→ Given information:
>> BEGIN

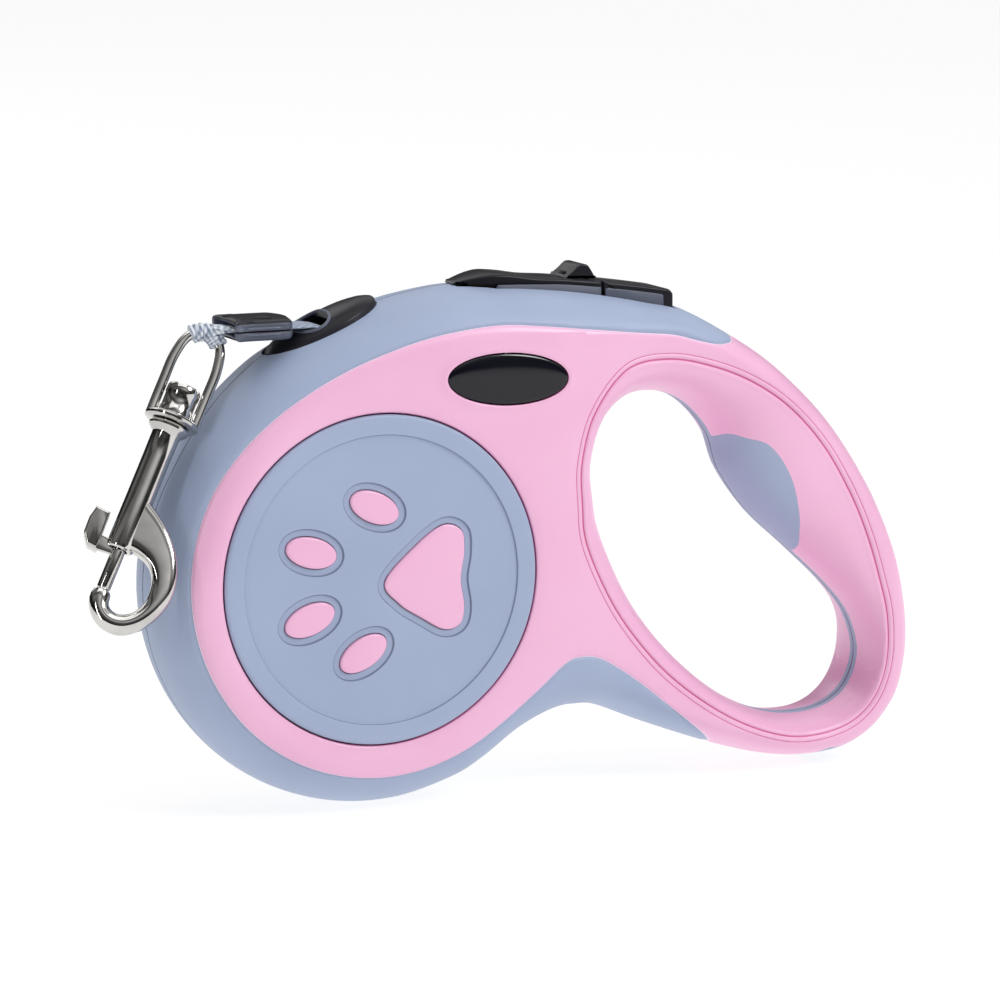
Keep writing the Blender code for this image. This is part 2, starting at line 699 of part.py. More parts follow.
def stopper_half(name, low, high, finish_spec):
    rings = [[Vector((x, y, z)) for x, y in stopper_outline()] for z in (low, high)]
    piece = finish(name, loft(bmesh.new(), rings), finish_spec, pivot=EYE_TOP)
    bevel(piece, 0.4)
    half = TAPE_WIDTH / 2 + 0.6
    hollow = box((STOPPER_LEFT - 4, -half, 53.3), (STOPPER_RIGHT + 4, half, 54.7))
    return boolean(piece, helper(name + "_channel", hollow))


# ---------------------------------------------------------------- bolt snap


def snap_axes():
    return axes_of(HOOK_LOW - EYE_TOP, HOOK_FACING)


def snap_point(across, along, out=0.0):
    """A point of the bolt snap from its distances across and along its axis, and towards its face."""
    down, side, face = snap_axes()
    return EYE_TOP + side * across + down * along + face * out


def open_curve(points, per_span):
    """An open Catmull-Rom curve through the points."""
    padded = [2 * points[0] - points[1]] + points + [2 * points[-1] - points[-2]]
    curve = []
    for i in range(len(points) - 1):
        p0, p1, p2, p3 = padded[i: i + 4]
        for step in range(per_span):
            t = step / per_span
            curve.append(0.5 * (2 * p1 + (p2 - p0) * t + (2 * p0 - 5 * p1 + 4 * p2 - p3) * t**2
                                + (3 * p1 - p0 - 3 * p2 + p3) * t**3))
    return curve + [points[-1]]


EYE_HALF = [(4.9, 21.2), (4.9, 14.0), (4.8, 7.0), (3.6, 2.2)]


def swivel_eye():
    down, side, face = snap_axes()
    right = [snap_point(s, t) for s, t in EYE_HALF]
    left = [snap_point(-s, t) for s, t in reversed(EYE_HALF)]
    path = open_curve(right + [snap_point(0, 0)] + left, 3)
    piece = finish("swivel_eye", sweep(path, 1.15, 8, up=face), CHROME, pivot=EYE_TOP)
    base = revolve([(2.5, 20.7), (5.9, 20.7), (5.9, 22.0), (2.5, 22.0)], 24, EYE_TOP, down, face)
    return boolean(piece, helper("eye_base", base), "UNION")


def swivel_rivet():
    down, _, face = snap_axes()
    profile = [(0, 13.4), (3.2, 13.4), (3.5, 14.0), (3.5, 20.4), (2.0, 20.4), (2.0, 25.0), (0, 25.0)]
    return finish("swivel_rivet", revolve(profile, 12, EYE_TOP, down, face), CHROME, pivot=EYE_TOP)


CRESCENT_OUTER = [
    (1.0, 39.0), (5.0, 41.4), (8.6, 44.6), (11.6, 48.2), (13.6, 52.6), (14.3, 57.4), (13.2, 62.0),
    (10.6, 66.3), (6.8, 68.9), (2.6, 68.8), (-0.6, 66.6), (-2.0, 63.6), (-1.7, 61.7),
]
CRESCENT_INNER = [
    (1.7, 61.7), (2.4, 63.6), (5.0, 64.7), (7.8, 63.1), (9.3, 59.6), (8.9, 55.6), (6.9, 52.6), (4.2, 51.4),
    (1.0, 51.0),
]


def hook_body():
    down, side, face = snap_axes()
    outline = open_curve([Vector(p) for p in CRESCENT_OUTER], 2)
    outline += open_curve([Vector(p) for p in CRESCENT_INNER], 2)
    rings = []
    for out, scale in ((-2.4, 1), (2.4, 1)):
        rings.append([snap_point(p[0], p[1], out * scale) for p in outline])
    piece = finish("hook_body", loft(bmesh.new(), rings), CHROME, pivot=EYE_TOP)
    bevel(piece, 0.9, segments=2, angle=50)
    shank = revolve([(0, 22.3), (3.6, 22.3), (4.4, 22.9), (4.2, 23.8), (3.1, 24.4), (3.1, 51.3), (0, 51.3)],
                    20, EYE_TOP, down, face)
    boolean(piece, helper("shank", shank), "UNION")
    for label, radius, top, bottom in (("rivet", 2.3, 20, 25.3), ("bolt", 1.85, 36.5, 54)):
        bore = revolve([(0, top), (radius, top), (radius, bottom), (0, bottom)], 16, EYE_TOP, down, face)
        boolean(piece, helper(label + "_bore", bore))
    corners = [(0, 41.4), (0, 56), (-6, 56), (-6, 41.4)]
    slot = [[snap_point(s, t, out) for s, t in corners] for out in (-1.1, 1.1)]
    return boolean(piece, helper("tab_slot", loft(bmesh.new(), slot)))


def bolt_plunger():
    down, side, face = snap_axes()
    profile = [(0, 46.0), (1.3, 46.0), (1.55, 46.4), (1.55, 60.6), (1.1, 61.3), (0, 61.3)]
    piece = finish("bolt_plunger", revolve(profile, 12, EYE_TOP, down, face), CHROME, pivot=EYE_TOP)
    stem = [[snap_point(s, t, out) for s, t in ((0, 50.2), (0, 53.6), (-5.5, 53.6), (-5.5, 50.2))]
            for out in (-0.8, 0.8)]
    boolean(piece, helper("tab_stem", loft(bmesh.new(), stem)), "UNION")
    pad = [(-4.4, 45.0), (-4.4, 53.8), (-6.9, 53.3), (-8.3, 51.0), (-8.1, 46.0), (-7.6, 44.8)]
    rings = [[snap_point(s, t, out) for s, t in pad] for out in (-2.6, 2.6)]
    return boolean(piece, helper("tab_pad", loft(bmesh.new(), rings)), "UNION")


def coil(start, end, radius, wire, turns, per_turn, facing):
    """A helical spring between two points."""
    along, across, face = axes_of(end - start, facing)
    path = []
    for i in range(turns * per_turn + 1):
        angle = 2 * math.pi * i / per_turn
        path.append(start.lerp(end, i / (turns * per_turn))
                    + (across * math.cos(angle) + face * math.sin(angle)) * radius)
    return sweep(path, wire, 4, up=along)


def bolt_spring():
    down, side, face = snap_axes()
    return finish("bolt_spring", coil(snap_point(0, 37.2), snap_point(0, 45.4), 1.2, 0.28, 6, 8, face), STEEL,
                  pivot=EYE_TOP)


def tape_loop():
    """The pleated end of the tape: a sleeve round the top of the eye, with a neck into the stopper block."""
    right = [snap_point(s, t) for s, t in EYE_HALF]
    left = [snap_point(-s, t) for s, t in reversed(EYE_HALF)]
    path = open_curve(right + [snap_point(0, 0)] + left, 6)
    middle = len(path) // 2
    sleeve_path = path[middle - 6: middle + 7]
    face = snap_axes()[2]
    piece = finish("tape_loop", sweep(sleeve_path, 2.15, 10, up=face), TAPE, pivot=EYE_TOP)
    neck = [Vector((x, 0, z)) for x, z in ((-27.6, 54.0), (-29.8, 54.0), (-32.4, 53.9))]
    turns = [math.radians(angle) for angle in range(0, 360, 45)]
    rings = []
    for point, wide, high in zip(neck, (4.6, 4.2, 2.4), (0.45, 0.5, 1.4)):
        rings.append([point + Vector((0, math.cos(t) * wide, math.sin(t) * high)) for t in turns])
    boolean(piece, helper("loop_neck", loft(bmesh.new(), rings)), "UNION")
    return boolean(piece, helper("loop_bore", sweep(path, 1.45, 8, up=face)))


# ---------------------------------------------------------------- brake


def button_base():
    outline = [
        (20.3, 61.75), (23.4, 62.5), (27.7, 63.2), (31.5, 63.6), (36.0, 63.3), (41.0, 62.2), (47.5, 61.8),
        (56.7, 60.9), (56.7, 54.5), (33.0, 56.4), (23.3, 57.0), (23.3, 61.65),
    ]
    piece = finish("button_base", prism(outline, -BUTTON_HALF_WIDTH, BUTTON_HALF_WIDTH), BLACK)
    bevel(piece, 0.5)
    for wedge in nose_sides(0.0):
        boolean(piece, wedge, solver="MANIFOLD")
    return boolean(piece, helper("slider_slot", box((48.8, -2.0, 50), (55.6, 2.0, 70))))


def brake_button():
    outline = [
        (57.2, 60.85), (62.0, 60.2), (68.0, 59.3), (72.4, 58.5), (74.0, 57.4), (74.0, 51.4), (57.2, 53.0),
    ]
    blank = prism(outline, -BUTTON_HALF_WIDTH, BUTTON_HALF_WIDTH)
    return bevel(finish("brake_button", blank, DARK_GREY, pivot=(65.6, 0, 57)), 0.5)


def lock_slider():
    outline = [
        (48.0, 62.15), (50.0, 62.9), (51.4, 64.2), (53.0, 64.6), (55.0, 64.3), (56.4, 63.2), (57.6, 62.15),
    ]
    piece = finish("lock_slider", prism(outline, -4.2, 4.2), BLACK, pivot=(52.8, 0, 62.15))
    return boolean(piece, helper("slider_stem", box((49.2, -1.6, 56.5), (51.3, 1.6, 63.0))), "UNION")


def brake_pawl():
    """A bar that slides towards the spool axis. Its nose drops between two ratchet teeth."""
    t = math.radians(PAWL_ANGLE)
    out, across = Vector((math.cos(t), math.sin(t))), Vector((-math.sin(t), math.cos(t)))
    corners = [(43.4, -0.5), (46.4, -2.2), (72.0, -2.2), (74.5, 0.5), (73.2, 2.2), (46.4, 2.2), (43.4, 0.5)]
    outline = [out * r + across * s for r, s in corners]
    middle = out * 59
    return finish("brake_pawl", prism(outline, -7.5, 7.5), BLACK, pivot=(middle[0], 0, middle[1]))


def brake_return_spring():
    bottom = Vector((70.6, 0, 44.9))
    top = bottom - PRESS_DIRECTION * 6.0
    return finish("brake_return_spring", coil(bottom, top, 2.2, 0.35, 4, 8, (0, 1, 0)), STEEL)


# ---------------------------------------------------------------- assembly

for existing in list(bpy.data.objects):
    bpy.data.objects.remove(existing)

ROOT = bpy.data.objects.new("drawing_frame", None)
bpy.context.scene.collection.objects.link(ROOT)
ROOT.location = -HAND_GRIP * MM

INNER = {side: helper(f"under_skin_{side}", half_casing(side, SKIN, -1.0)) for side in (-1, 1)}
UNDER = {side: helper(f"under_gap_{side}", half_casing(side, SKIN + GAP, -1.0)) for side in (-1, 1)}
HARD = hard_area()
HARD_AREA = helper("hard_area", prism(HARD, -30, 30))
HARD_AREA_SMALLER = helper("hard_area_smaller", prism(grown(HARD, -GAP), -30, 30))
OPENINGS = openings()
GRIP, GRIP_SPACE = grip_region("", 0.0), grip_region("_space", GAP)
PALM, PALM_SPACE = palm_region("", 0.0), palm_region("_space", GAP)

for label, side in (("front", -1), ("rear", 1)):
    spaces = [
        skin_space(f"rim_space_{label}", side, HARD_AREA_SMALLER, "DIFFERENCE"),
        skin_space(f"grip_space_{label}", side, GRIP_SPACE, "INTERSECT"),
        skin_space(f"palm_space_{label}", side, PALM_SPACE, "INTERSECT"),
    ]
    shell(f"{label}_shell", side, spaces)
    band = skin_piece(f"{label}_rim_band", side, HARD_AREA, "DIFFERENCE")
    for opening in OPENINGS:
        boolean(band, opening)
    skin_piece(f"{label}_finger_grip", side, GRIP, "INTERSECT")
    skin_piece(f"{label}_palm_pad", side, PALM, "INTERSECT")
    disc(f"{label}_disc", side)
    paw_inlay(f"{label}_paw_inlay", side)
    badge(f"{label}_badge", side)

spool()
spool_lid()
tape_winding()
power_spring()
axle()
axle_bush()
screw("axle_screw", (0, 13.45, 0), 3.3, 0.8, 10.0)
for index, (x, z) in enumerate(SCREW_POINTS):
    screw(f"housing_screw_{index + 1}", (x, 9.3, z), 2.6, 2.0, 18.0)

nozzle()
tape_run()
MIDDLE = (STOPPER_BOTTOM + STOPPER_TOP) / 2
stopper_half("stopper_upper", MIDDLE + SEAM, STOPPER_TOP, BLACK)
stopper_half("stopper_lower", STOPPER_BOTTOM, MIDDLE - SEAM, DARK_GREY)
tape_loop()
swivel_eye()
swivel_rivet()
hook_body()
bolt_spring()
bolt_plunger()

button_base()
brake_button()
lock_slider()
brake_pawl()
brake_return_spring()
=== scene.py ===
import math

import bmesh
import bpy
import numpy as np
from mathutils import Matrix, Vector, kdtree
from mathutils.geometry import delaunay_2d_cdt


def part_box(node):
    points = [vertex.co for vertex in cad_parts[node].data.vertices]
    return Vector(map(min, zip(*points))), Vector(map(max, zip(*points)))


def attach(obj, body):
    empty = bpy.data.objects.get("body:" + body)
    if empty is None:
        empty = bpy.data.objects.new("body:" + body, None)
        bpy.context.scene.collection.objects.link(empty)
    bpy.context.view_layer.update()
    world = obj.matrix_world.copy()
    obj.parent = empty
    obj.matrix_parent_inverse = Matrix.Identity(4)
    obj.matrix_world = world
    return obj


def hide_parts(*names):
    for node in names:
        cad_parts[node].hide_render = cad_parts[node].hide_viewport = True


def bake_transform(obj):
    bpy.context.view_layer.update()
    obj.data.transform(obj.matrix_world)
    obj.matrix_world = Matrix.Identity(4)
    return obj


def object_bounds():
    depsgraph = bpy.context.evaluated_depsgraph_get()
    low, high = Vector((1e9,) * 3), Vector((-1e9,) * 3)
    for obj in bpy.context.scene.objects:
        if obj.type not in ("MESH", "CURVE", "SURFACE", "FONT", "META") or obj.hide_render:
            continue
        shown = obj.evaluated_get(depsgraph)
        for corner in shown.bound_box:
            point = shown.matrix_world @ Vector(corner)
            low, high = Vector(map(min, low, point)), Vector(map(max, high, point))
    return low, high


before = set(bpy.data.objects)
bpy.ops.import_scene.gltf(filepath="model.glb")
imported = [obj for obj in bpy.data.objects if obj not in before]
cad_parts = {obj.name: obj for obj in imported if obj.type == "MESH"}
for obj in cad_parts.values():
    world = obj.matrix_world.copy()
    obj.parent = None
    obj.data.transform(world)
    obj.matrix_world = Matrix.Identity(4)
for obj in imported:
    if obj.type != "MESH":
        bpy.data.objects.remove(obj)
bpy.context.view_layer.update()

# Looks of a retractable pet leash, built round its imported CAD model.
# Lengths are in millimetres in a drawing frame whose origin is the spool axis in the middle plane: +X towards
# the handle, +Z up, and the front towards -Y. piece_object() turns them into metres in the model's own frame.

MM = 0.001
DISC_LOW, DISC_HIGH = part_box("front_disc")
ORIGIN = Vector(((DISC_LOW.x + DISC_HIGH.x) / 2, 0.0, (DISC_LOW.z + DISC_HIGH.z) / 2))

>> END

→ Required task:
Copy the lines from the start of the data verbatim, stopping after the line containing "return axes_of(HOOK_LOW - EYE_TOP, HOOK_FACING)".

→ Response to this exercise:
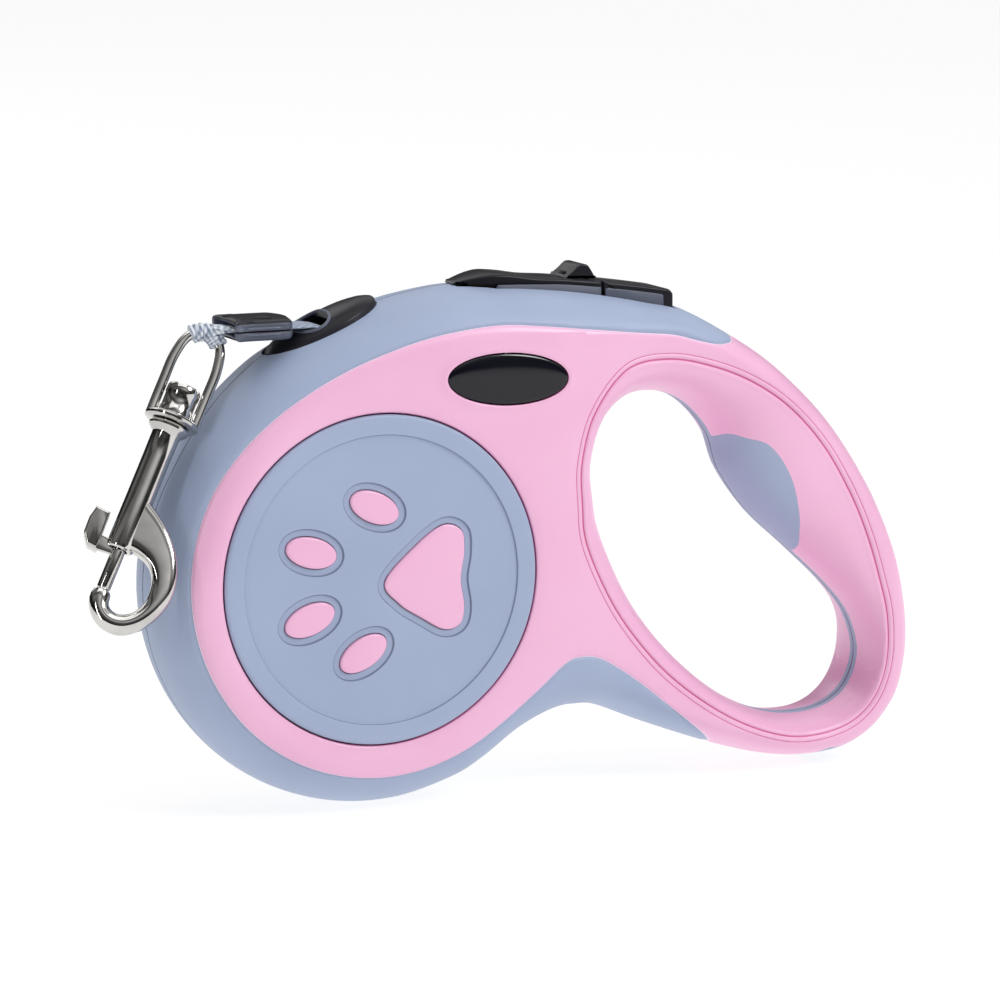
Keep writing the Blender code for this image. This is part 2, starting at line 699 of part.py. More parts follow.
def stopper_half(name, low, high, finish_spec):
    rings = [[Vector((x, y, z)) for x, y in stopper_outline()] for z in (low, high)]
    piece = finish(name, loft(bmesh.new(), rings), finish_spec, pivot=EYE_TOP)
    bevel(piece, 0.4)
    half = TAPE_WIDTH / 2 + 0.6
    hollow = box((STOPPER_LEFT - 4, -half, 53.3), (STOPPER_RIGHT + 4, half, 54.7))
    return boolean(piece, helper(name + "_channel", hollow))


# ---------------------------------------------------------------- bolt snap


def snap_axes():
    return axes_of(HOOK_LOW - EYE_TOP, HOOK_FACING)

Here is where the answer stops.